Loading textual datas#
ArchiTXT enables seamless integration of textual data by representing it as a hierarchical tree structure, derived from the syntax tree. Through its built-in simplification algorithm, ArchiTXT organizes this data into structured instances, which can be easily combined with existing database instances.
See also
Preparing a Text Corpora for more information on BRAT format support.
Exploring a Textual Corpus with ArchiTXT for real-case usage examples.
Annotations#
While ArchiTXT does not include built-in data extraction tools, it operates on text that is accompanied by annotations. These annotations can be directly provided to ArchiTXT or loaded from corpora formatted in the BRAT format, packaged as a zip or tar-archived folder.
Supported annotation types include:
Named Entities: Specific segments of text representing objects or concepts with distinct names or types. For example, the sentence “Alice likes apples”, “Alice” can be annotated as a Person entity, and “apples” as a Fruit entity.
Relations: Binary connections between two entities that express semantic relationships. In “Alice likes apples”, the word “likes” indicates a possible relation between the Person entity “Alice” and the Fruit entity “apples”.
Named entities are interpreted as entities within the ArchiTXT meta-model.
Text to trees#
Consider the example sentence:
> The heart rate was 100 bpm
With the following named entities:
“heart rate” annotated as a Sign or Symptom (SOSY)
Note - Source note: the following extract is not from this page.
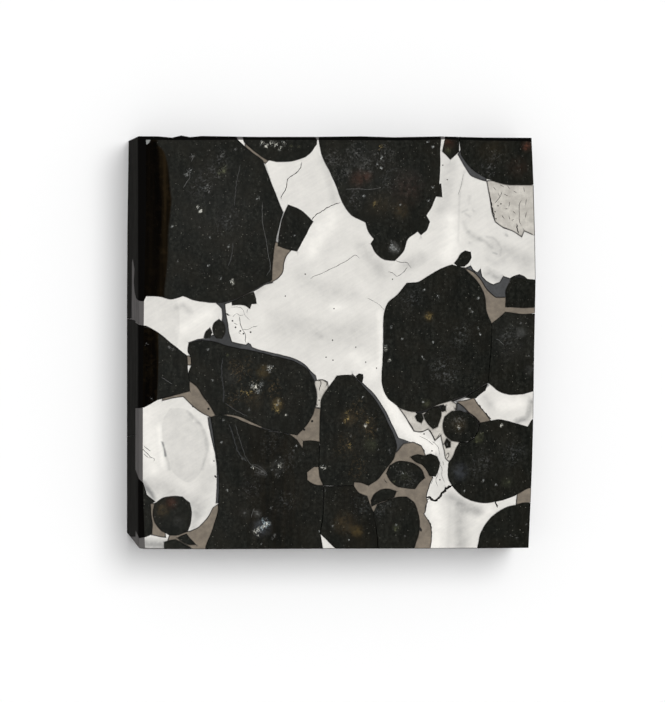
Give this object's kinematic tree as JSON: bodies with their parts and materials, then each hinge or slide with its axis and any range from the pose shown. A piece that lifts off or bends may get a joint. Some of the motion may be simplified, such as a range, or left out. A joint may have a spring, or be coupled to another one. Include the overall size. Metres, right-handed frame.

“100” annotated as a Value
“bpm” annotated as a Unit
ArchiTXT start by extracting the syntax tree of each text. The raw syntax tree for the example sentence is as follows:
--- config: theme: neutral --- graph TD; S --> NP1["NP"] S --> VP NP1 --> DT NP1 --> NN1["NN"] NP1 --> NN2["NN"] DT --> The NN1 --> heart NN2 --> rate VP --> VBD VBD --> was VP --> NP2["NP"] NP2 --> CD CD --> 100 NP2 --> NN3["NN"] NN3 --> bpm
Entities are then embedded into the tree:
--- config: theme: neutral --- graph TD; S --> NP1["NP"] S --> VP NP1 --> DT DT --> The NP1 --> sosy["ENTITY SOSY"] sosy --> NN1["NN"] sosy --> NN2["NN"] NN1 --> heart NN2 --> rate VP --> VBD VBD --> was VP --> NP2["NP"] NP2 --> CD CD --> value["ENTITY VALUE"] value --> 100 NP2 --> NN3["NN"] NN3 --> unit["ENTITY UNIT"] unit --> bpm
The tree is then simplified by removing unnecessary branches, focusing only on meaningful entities:
--- config: theme: neutral --- graph TD; S --> NP1["NP"] S --> VP NP1 --> sosy["ENTITY SOSY"] sosy --> NN1["NN"] sosy --> NN2["NN"] NN1 --> heart NN2 --> rate VP --> NP2["NP"] NP2 --> CD CD --> value["ENTITY VALUE"] value --> 100 NP2 --> NN3["NN"] NN3 --> unit["ENTITY UNIT"] unit --> bpm
Finally, the tree is reduced by eliminating unnecessary nodes:
--- config: theme: neutral --- graph TD; S --> sosy["ENTITY SOSY"] sosy --> heart sosy --> rate S --> VP VP --> value["ENTITY VALUE"] value --> 100 VP --> unit["ENTITY UNIT"] unit --> bpm
Parse your documents#
ArchiTXT provides multiple parsing backends to process documents and extract structured representations.
CoreNLP#
ArchiTXT can use CoreNLP to process the documents. To use this, you need to have a CoreNLP server running with the appropriate language model installed.
Note
A pre-configured Docker setup for a CoreNLP server (supporting both English and French) is available in the GitHub repository. This setup is intended for development use only. For production deployment, consult the official CoreNLP documentation.
To initialize a architxt.nlp.parser.corenlp.CoreNLPParser
in ArchiTXT, use:
from architxt.nlp.parser.corenlp import CoreNLPParser
parser = CoreNLPParser(corenlp_url='http://localhost:9000')
Benepar#
ArchiTXT also supports the Benepar parser, which integrates with SpaCy for syntactic parsing.
To initialize a architxt.nlp.parser.benepar.BeneparParser
, use:
from architxt.nlp.parser.benepar import BeneparParser
parser = BeneparParser(spacy_models={
'English': 'en_core_web_md',
'French': 'fr_core_news_md',
})
You need to specify the SpaCy models to use for each language, and they must be installed beforehand. SpaCy provides various models (sm, md, lg) with different sizes and capabilities. You can install them using:
python -m spacy download en_core_web_md
python -m spacy download fr_core_news_md
For a full list of available models, visit the SpaCy model directory.